Audrey E. Evans, 85, was in the vanguard of oncologists who brought hope to children with cancer.

Meanwhile, at Children's Hospital of Philadelphia, surgeon-in-chief C. Everett Koop had built a large cancer practice "with a particular interest in neuroblastoma." And by 1969, he needed an oncologist.

So, Koop flew to Chicago and recruited Evans as chief of oncology in the red carpet room at O'Hare International Airport.

"To come to a place as big as Children's in Philadelphia and run their cancer program, wow, that really was a cancer program," Evans says.

At that time, Koop says, surgeons ruled the roost, but used their own techniques too much. To improve care, they needed to standardize, Koop says.

"That is where Audrey came in and did very well," says Koop, the former surgeon general of the United States who now lives in New Hampshire.

As a result, Koop says, her effect on pediatric oncology was not only immediate, but it was durable because she led the effort to standardize care and get the patients into clinical trials in Philadelphia and nationally.

At Children's Hospital, Evans focused her research on neuroblastoma while running the oncology division. She developed a staging system to evaluate the cancer's severity and guide treatment.

And she noticed that the tumors in some infants with widespread neuroblastoma would spontaneously regress.

"It is the only cancer where you can have quite a lot of cancer, where if you sit tight, it will go away," she says.

She was able to identify which kids would get better, sparing them highly toxic treatments.

Still, most don't get the "good neuroblastoma" and, even today, many die even after undergoing various combinations of surgery, intense chemotherapy, and radiation.

"I don't think any disease is quite so extraordinary . . . that you have the wide range of universal death or sit tight" and it will disappear on its own, she says.

Evans also focused on the families of sick kids.

In 1974, she teamed with Eagles tight end Fred Hill, whose 3-year-old daughter successfully battled leukemia at Children's Hospital.

Together they formed the first Ronald McDonald House, where relatives of patients could live during lengthy treatment regimens.
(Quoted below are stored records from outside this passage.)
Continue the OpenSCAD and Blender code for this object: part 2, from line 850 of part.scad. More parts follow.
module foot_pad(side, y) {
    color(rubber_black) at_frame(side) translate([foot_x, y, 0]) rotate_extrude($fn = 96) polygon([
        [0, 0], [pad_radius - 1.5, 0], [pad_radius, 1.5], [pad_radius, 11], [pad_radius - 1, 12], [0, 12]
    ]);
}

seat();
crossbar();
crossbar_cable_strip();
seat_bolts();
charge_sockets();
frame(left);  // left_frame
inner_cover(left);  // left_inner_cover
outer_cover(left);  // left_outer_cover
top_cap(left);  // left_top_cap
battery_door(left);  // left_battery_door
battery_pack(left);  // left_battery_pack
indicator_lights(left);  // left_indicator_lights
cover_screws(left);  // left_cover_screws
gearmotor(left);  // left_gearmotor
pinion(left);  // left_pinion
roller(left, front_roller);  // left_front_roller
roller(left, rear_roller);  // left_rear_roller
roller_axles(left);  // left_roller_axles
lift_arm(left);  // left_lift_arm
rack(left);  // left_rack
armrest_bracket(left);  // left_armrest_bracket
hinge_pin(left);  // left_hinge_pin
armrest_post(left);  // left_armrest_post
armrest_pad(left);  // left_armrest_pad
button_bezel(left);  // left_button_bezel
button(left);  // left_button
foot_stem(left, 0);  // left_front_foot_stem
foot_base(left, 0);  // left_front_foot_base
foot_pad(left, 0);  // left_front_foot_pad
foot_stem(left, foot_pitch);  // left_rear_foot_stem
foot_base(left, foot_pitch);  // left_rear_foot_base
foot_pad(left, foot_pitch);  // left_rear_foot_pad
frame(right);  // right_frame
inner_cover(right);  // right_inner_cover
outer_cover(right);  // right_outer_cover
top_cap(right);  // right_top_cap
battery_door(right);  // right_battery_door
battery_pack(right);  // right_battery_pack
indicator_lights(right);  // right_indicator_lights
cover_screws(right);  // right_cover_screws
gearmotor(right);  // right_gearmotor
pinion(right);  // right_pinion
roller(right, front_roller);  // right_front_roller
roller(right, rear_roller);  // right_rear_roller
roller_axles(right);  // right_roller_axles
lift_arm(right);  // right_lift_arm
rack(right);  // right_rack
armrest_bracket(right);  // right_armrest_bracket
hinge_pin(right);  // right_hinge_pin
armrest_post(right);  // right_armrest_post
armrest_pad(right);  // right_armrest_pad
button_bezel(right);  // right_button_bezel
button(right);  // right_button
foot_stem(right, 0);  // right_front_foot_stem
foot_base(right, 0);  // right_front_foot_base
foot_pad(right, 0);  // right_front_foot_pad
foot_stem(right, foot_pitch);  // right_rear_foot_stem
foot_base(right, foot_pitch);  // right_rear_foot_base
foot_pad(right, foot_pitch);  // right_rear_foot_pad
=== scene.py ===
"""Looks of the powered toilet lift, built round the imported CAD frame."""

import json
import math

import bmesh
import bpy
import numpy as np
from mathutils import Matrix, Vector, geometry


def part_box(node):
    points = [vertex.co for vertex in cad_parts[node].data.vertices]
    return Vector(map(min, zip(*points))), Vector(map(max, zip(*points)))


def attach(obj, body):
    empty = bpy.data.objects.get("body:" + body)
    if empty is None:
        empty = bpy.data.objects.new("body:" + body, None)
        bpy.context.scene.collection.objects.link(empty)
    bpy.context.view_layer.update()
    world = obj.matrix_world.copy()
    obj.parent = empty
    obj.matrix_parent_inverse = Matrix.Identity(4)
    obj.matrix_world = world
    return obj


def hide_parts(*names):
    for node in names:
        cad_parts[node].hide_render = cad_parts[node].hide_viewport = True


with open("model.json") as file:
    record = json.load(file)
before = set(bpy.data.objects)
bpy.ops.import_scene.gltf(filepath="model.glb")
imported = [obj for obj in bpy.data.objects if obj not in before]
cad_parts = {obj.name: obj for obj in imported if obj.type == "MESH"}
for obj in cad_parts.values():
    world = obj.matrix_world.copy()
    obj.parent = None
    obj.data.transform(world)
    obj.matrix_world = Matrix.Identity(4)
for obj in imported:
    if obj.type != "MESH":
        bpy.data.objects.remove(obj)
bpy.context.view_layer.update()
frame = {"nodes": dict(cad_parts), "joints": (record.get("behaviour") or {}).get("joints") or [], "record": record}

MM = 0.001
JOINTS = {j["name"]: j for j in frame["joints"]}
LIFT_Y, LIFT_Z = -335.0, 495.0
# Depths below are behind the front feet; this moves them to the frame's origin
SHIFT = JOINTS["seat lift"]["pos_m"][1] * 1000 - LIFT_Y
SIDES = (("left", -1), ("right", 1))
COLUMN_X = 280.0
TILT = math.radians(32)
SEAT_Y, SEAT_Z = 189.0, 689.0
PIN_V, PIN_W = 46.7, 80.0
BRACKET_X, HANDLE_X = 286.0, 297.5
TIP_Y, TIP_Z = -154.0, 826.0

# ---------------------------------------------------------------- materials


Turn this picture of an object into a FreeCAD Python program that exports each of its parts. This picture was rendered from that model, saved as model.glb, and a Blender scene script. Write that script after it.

Worldwide, there are now 284 Ronald McDonald Houses.

Despite all the support, progress with neuroblastoma has lagged that of other cancers. Still there are successes.

Barbara Mullen was one.

She was diagnosed with neuroblastoma at age 4 in 1976. After surgery to remove the tumor that had spread into her right kidney, the little girl underwent six weeks of radiation and then two years of chemotherapy.

"I was a terror on the ward," Mullen wrote in an e-mail about Evans.

The woman, now a lieutenant commander in the Navy, remembers bursting into the oncologist's office with a water pistol as Evans was talking to parents of another sick child.